• Brazil's government has launched a R$30 billion "Sovereign Brazil Plan" to counter the economic impact of new U.S. tariffs and sanctions.
  • The measures, including a 50% tariff on Brazilian imports and sanctions on Supreme Court justices, are seen as a direct challenge to Brazil's digital governance and judicial independence.
  • Bilateral tensions have escalated rapidly, with U.S. exports to Brazil growing 12.7% in the first seven months of 2025, compared to a 4.6% rise in Brazilian exports to the U.S.

An Economic and Political Escalation

Brazil's government issued a forceful condemnation on Thursday, labeling recent actions by the United States as an "attack" on its national sovereignty and asserting the country "will not bend to yet another aggression." The statement comes after U.S. President Donald Trump signed an executive order on July 30, 2025, imposing steep 50% tariffs on Brazilian imports and initiating a Section 301 investigation into the country's digital regulations.

In a parallel move that has intensified the diplomatic crisis, the U.S. Treasury invoked the Global Magnitsky Act to sanction Brazilian Supreme Court justices involved in the prosecution of former President Jair Bolsonaro. A senior official within the Brazilian finance ministry, who spoke on condition of anonymity due to the sensitivity of the matter, described the sanctions as an "unprecedented attempt at judicial coercion" that has united a broad spectrum of the country's political class.

The Sovereign Brazil Plan

In immediate response to the economic pressure, the Brazilian government unveiled the "Sovereign Brazil Plan," a R$30 billion (approximately $5.5 billion) package designed to support exporters hit by the U.S. tariffs. The plan focuses on providing affordable credit lines, export insurance, and preferential access to public procurement, with a particular emphasis on protecting small and medium-sized enterprises and maintaining employment levels.
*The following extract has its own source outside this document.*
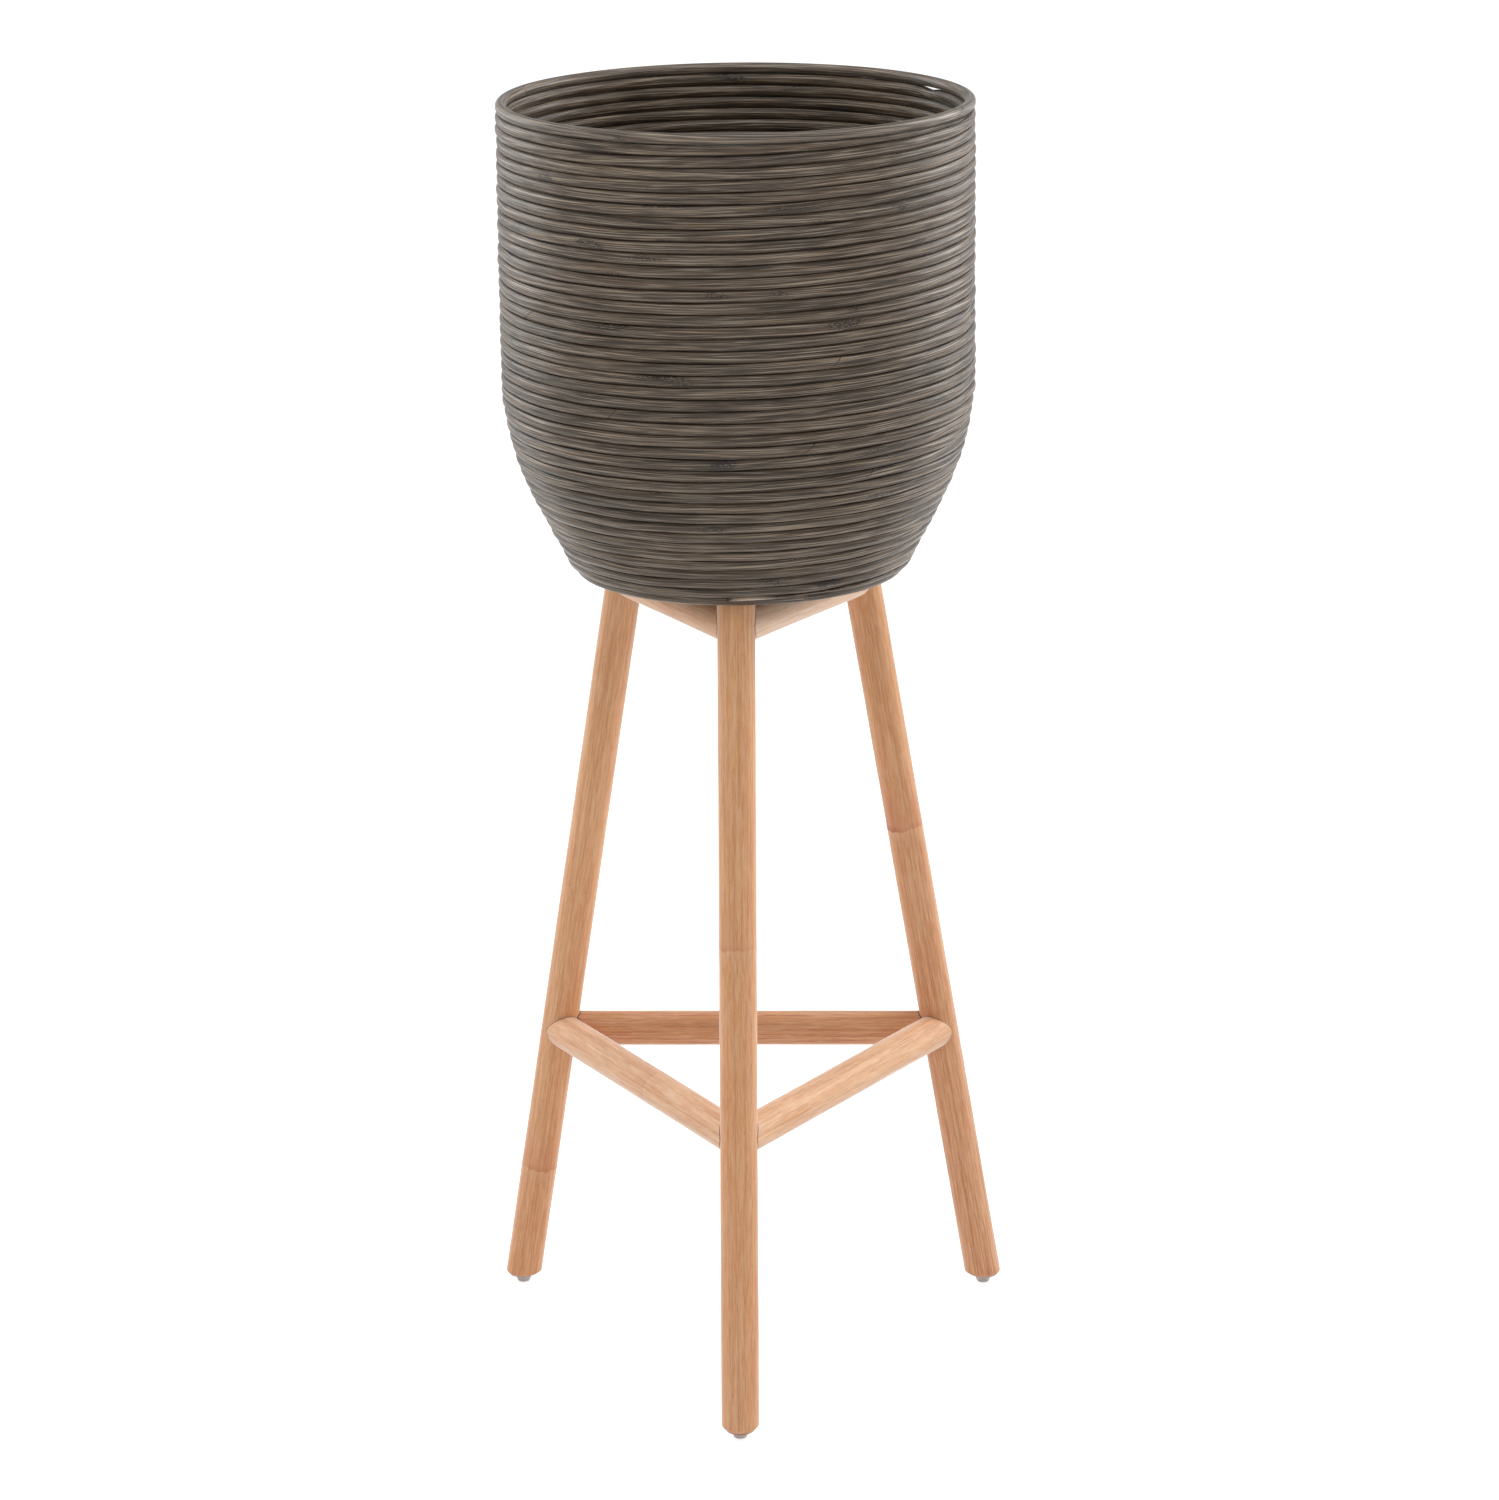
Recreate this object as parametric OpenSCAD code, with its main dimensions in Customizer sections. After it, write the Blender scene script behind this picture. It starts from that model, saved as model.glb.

"The message is clear: we will not allow external forces to dictate our economic or judicial policies," a spokesperson for the Planalto Palace said in a briefing. Efforts to reach the U.S. Trade Representative's office for comment were not immediately successful. The U.S. justification for the tariffs cites alleged unfair trade practices and digital censorship of American tech firms operating in Brazil, a claim Brazilian officials vehemently deny.

A Clash Over Digital Sovereignty

At the heart of the dispute is a fundamental clash over digital governance. Brazil has positioned itself as a leader in Latin America with its Marco Civil da Internet framework and the LGPD data protection law. U.S. authorities, however, allege these regulations are being used to censor platforms and restrict free speech. Brazilian analysts see the U.S. actions as a direct challenge to this regulatory model.

"This is less about trade imbalances and more about setting a global precedent," said a policy advisor familiar with the negotiations. "The U.S. is testing how far it can push a major economy on digital policy through economic coercion." The advisor noted that Brazil is now actively debating strategies to decouple from U.S. tech infrastructure and diversify its trading partnerships, with overtures to the EU, China, and other Global South nations likely to accelerate.

The situation remains highly volatile. Market analysts are watching for any expansion of U.S. sanctions, which could severely impact key Brazilian sectors like agriculture and manufacturing. For now, Brazil's resolve appears firm, setting the stage for a protracted economic and diplomatic standoff with significant implications for global trade norms.